> **What the exercise asks**:
Write out again, unaltered, the lines from the start through the line containing "for node in".
:: Source material ::
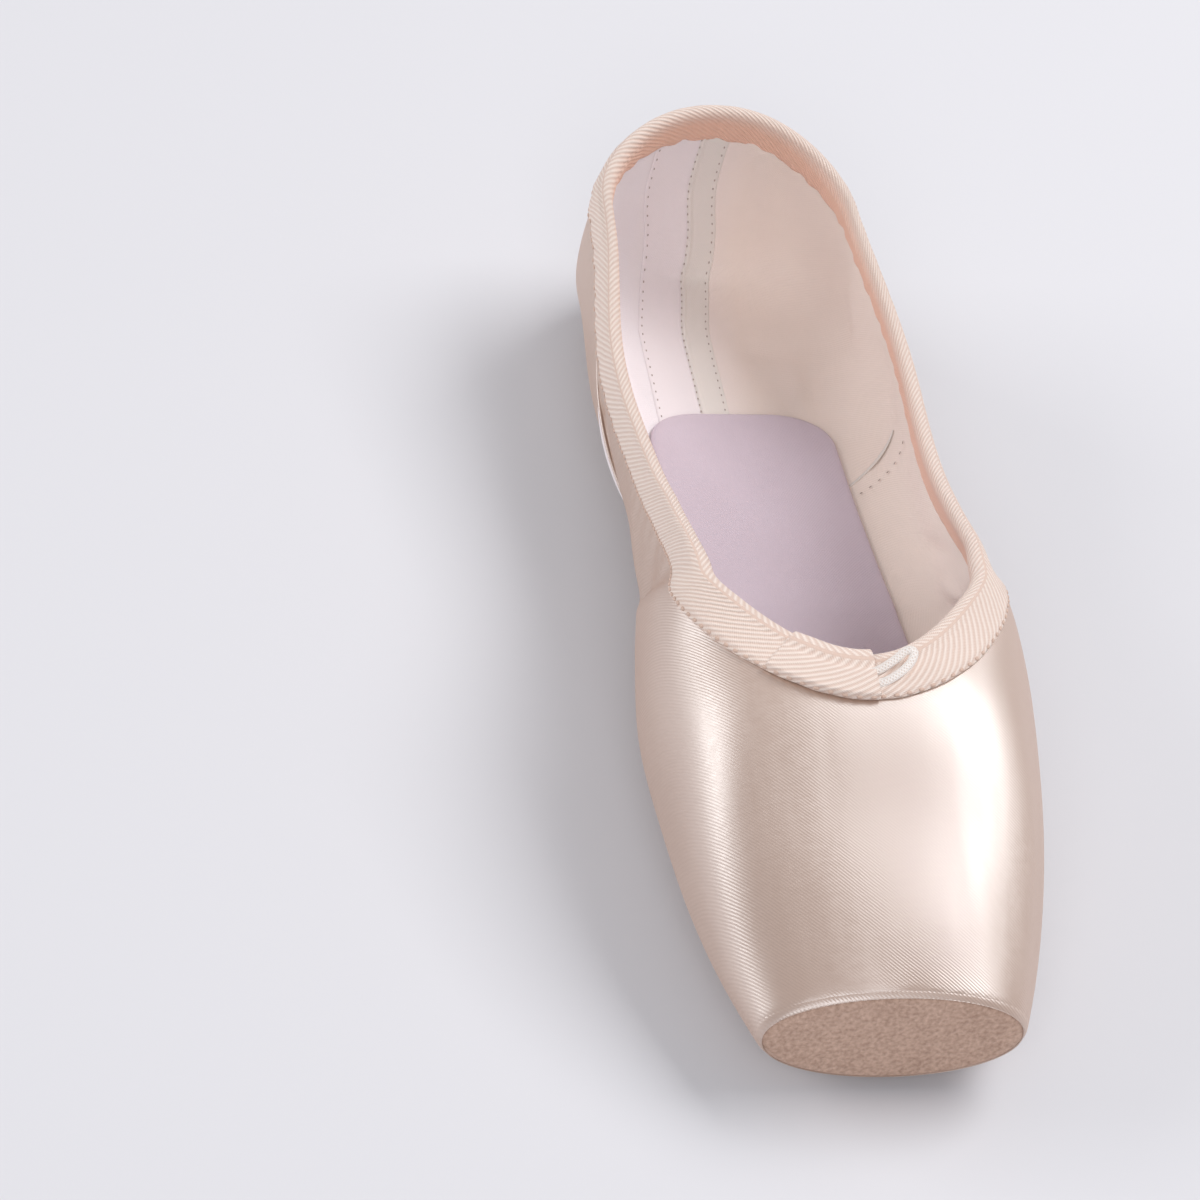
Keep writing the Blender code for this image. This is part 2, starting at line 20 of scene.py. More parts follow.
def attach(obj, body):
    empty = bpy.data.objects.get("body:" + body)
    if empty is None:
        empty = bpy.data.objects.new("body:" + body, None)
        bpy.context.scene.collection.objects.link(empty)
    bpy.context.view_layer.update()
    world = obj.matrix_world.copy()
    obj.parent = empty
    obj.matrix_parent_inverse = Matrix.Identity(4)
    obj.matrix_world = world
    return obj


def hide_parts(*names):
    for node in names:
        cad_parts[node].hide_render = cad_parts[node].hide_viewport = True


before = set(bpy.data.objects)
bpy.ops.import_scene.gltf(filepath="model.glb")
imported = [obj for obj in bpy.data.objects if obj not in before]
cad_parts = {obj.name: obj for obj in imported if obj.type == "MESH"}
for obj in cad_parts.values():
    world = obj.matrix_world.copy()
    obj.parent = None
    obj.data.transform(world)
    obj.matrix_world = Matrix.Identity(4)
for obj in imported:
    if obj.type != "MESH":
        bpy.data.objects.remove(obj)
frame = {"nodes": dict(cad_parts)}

LOG = logging.getLogger("pointe_shoe")
Array = np.ndarray
Face = Callable[[Array, Array], Array]
Colour = Tuple[float, float, float]
Place = Tuple[float, float, float]
Finish = bpy.types.Material
Piece = bpy.types.Object
Socket = bpy.types.NodeSocket


class Side(Enum):
    """The two cloth sides of the upper."""

    OUTER = "satin"
    INNER = "lining"


def natural_cubic(stations: Sequence[float], values: Sequence[float]) -> Callable[[Array], Array]:
    """The cubic through a table's points whose bend is nothing at both ends.

    Args:
        stations: where the values stand, rising.
        values: the value at each station.

    Returns:
        A function of a station, held at its end values outside the table.
    """
    x = np.asarray(stations, float)
    y = np.asarray(values, float)
    gap = np.diff(x)
    slope = np.diff(y) / gap
    system = np.eye(len(x))
    right = np.zeros(len(x))
    for i in range(1, len(x) - 1):
        system[i, i - 1:i + 2] = gap[i - 1], 2 * (gap[i - 1] + gap[i]), gap[i]
        right[i] = 6 * (slope[i] - slope[i - 1])
    bend = np.linalg.solve(system, right)

    def at(station: Array) -> Array:
        """The table's value at each station.

        Args:
            station: where to read it.

        Returns:
            The values.
        """
        s = np.clip(station, x[0], x[-1])
        i = np.clip(np.searchsorted(x, s) - 1, 0, len(x) - 2)
        d = s - x[i]
        first = slope[i] - gap[i] * (2 * bend[i] + bend[i + 1]) / 6
        return y[i] + d * (first + d * (bend[i] / 2 + d * (bend[i + 1] - bend[i]) / (6 * gap[i])))

    return at


def smooth(low: float, high: float, value: Array) -> Array:
    """0 below low, 1 above high, and three squares less two cubes of the share between."""
    share = np.clip((value - low) / (high - low), 0, 1)
    return share * share * (3 - 2 * share)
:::
> **Expected answer**:
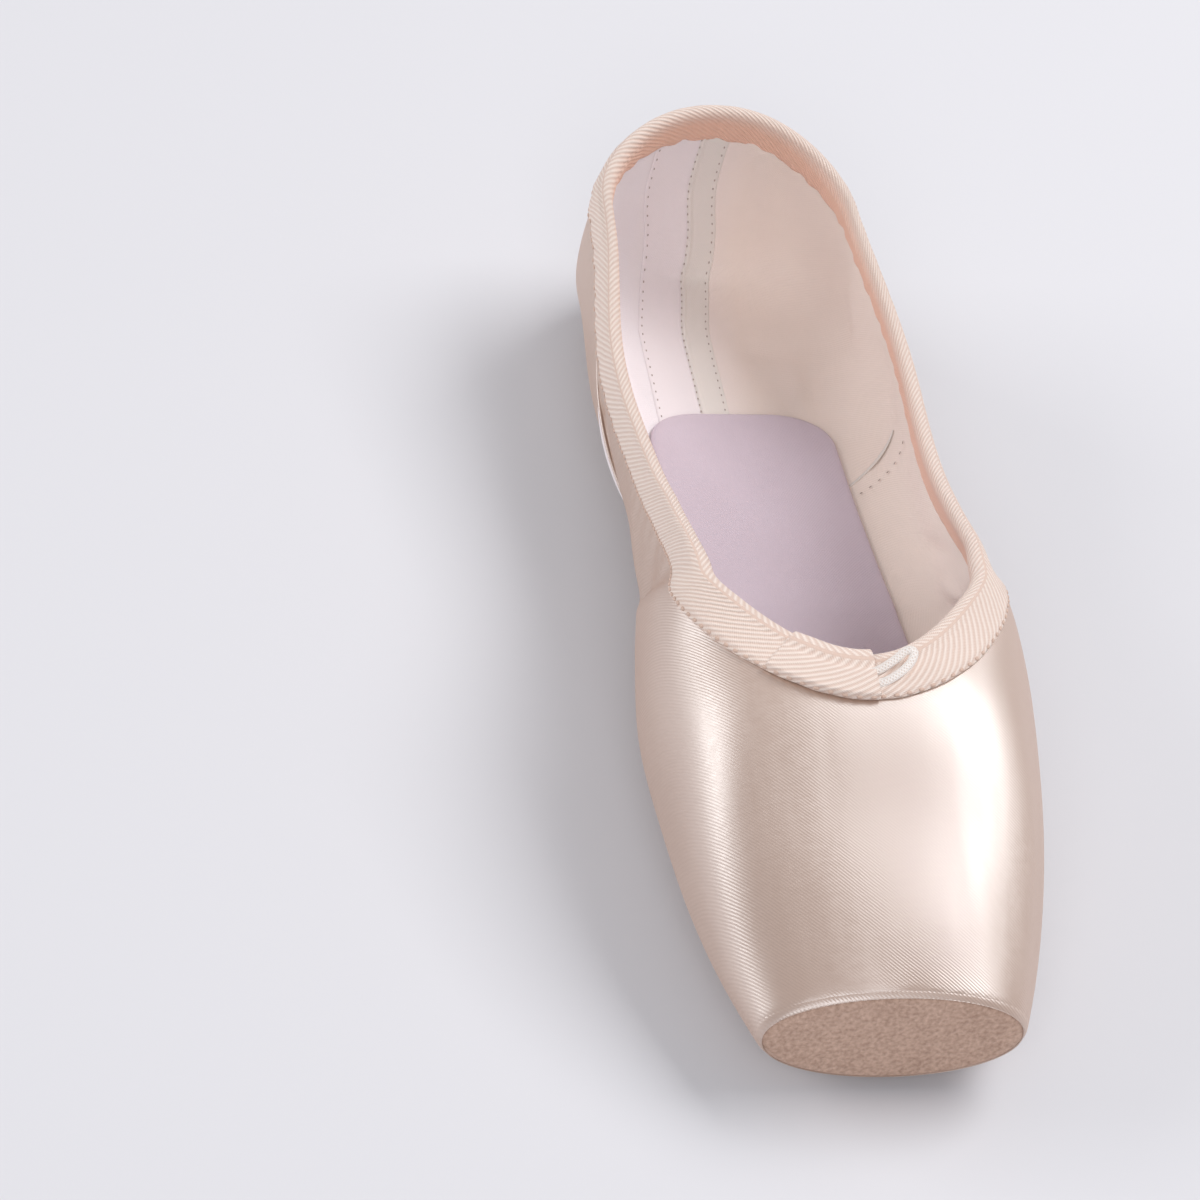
Keep writing the Blender code for this image. This is part 2, starting at line 20 of scene.py. More parts follow.
def attach(obj, body):
    empty = bpy.data.objects.get("body:" + body)
    if empty is None:
        empty = bpy.data.objects.new("body:" + body, None)
        bpy.context.scene.collection.objects.link(empty)
    bpy.context.view_layer.update()
    world = obj.matrix_world.copy()
    obj.parent = empty
    obj.matrix_parent_inverse = Matrix.Identity(4)
    obj.matrix_world = world
    return obj


def hide_parts(*names):
    for node in names:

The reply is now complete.